WHAT YOU NEED TO DO. From the records below, copy out exactly the lines from the one containing "function add(name, geometry, material)" to the one containing "bpy.data.objects.remove(obj)", both included. Add nothing else.

RECORDS SHOWN.
>>>>>
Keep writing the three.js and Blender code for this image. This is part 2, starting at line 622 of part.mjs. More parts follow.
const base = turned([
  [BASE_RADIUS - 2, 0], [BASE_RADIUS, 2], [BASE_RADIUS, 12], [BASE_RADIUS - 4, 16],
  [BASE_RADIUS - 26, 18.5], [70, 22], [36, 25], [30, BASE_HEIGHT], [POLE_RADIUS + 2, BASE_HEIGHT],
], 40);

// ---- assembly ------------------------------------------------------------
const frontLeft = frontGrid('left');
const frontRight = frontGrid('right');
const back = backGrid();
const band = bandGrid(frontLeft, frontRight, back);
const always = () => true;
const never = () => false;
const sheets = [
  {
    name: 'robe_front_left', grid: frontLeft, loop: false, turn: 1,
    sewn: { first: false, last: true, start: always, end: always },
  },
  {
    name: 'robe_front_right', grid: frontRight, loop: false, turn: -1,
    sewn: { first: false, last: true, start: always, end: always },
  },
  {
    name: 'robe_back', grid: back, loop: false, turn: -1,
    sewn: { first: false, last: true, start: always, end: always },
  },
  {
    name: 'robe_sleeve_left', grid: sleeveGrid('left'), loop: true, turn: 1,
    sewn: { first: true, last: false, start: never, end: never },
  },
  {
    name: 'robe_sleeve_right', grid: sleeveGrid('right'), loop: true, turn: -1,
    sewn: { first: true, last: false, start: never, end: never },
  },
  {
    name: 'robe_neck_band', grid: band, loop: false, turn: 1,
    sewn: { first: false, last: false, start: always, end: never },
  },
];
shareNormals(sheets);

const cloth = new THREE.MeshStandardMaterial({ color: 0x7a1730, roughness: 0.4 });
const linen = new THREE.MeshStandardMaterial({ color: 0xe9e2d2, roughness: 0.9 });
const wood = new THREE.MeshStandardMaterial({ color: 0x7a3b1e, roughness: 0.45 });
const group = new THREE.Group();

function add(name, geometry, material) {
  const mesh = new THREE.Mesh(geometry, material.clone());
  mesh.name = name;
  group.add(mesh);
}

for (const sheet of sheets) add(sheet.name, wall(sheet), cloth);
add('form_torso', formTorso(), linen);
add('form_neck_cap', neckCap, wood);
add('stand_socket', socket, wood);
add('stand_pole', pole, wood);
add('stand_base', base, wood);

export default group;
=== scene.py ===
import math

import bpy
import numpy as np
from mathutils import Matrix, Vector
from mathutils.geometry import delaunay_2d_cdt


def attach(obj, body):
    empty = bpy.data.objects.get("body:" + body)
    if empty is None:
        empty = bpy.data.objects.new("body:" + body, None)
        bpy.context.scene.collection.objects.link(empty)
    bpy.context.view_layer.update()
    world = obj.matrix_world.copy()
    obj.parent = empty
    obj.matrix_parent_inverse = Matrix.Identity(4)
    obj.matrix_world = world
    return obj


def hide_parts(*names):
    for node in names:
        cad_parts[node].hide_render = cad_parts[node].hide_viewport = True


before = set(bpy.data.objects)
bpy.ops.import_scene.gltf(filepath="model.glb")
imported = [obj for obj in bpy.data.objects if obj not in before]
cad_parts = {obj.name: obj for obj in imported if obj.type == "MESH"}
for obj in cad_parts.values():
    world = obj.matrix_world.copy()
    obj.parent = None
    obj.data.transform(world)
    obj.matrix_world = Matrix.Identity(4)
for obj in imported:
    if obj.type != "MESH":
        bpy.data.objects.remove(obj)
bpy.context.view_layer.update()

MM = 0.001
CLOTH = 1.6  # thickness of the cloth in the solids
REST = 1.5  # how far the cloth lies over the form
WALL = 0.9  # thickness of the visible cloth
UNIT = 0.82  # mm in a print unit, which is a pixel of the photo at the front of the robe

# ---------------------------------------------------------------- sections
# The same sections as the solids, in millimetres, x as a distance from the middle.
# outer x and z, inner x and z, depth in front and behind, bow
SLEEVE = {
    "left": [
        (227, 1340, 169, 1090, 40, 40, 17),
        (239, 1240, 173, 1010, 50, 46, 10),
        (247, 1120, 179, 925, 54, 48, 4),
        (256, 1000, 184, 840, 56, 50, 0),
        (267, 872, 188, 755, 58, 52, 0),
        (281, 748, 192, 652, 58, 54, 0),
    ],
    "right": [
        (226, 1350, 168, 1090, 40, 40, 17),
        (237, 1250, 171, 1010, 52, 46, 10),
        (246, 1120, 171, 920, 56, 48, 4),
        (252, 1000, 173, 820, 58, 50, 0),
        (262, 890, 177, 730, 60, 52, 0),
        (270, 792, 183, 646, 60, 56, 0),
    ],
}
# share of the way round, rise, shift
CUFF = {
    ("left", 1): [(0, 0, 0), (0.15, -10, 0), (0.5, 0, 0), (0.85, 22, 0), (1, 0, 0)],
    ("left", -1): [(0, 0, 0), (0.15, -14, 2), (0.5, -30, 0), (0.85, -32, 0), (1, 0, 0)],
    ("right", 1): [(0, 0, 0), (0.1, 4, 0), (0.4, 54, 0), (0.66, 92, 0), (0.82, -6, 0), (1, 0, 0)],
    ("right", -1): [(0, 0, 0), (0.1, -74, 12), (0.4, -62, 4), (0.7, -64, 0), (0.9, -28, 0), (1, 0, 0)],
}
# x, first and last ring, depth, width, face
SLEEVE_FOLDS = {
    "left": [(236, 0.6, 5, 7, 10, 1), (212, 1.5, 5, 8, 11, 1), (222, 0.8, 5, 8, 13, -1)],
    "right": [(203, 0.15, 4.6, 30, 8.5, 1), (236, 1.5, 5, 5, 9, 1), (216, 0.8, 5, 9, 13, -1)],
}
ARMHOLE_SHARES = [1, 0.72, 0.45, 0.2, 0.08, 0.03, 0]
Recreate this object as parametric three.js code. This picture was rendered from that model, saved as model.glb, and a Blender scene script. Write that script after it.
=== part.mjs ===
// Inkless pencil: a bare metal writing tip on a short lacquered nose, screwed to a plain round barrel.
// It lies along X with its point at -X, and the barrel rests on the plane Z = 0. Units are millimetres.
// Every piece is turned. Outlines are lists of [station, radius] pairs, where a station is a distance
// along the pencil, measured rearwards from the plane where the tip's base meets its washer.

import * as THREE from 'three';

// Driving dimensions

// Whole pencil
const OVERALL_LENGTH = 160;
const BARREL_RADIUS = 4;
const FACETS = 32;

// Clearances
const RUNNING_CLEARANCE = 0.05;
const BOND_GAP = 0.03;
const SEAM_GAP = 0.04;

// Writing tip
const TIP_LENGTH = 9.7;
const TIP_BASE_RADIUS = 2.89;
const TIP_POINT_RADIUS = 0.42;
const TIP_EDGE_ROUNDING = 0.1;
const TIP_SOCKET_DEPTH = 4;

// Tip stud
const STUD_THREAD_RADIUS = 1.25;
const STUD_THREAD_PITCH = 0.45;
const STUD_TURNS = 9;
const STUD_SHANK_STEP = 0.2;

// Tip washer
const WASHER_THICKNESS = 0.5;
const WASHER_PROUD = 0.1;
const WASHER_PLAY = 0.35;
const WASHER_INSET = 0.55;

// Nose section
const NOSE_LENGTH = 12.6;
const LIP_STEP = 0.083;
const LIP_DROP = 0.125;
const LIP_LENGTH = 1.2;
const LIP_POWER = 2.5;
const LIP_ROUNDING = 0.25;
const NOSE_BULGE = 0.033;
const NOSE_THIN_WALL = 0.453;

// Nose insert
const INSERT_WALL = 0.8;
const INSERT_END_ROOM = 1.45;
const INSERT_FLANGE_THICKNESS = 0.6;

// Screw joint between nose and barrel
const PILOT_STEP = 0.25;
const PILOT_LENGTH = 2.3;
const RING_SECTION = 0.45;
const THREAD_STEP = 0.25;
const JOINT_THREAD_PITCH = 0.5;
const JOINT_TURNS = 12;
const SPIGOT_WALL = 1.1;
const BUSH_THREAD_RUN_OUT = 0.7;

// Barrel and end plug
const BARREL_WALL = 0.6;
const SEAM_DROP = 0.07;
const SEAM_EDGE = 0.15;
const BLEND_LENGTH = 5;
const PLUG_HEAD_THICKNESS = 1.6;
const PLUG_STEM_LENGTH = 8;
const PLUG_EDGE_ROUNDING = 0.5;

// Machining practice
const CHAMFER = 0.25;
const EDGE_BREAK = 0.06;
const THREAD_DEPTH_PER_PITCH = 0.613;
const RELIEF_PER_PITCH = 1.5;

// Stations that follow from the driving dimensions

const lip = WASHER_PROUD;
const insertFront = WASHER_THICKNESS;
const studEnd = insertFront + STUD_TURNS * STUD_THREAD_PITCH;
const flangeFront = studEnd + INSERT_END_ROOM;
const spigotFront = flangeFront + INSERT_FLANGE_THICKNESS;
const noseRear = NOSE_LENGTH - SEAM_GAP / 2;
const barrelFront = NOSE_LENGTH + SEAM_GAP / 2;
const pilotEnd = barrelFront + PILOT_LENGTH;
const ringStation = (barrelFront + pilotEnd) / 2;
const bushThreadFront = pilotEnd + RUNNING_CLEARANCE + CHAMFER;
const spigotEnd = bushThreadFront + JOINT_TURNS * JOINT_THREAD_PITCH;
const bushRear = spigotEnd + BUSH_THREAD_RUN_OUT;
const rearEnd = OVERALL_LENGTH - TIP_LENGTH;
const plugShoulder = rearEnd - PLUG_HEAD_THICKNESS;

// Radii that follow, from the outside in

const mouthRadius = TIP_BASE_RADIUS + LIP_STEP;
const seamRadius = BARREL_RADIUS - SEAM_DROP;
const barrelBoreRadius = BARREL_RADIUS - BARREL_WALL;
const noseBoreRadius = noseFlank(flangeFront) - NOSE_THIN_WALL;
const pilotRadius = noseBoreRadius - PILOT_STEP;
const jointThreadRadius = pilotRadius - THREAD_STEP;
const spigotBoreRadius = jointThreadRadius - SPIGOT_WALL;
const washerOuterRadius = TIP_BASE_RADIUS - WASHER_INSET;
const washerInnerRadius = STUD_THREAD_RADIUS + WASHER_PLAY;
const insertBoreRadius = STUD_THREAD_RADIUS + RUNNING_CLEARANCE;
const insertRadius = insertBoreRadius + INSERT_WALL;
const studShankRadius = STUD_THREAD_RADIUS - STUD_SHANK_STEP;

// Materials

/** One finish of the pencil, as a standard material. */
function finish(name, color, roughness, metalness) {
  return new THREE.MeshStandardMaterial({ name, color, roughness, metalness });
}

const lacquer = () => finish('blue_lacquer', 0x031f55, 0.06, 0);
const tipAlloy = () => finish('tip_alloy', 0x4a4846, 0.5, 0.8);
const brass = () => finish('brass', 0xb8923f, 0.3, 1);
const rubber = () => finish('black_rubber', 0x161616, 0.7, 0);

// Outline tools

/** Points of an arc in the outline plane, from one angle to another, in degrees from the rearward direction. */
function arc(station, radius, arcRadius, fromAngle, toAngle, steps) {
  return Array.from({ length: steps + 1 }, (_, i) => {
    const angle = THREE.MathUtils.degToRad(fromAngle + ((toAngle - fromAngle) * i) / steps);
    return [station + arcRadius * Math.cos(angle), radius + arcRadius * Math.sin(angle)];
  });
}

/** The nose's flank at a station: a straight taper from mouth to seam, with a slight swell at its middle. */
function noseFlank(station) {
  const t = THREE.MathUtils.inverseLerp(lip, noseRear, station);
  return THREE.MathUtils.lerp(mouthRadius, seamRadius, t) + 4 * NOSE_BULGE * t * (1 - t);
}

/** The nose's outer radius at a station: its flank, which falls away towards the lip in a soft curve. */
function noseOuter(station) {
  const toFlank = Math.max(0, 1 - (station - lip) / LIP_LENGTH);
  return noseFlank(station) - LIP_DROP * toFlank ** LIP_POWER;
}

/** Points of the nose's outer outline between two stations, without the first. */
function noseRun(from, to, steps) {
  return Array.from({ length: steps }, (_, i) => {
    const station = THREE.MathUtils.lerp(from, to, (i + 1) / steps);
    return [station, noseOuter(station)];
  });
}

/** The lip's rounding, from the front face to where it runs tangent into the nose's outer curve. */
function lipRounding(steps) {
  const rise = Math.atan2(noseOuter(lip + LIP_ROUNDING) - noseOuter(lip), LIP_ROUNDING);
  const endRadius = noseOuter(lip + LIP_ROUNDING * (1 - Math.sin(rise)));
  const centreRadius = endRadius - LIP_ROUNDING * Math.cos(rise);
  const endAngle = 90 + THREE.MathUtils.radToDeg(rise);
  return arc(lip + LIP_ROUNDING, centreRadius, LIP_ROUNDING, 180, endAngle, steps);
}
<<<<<
COMPLETE RESPONSE.
function add(name, geometry, material) {
  const mesh = new THREE.Mesh(geometry, material.clone());
  mesh.name = name;
  group.add(mesh);
}

for (const sheet of sheets) add(sheet.name, wall(sheet), cloth);
add('form_torso', formTorso(), linen);
add('form_neck_cap', neckCap, wood);
add('stand_socket', socket, wood);
add('stand_pole', pole, wood);
add('stand_base', base, wood);

export default group;
=== scene.py ===
import math

import bpy
import numpy as np
from mathutils import Matrix, Vector
from mathutils.geometry import delaunay_2d_cdt


def attach(obj, body):
    empty = bpy.data.objects.get("body:" + body)
    if empty is None:
        empty = bpy.data.objects.new("body:" + body, None)
        bpy.context.scene.collection.objects.link(empty)
    bpy.context.view_layer.update()
    world = obj.matrix_world.copy()
    obj.parent = empty
    obj.matrix_parent_inverse = Matrix.Identity(4)
    obj.matrix_world = world
    return obj


def hide_parts(*names):
    for node in names:
        cad_parts[node].hide_render = cad_parts[node].hide_viewport = True


before = set(bpy.data.objects)
bpy.ops.import_scene.gltf(filepath="model.glb")
imported = [obj for obj in bpy.data.objects if obj not in before]
cad_parts = {obj.name: obj for obj in imported if obj.type == "MESH"}
for obj in cad_parts.values():
    world = obj.matrix_world.copy()
    obj.parent = None
    obj.data.transform(world)
    obj.matrix_world = Matrix.Identity(4)
for obj in imported:
    if obj.type != "MESH":
        bpy.data.objects.remove(obj)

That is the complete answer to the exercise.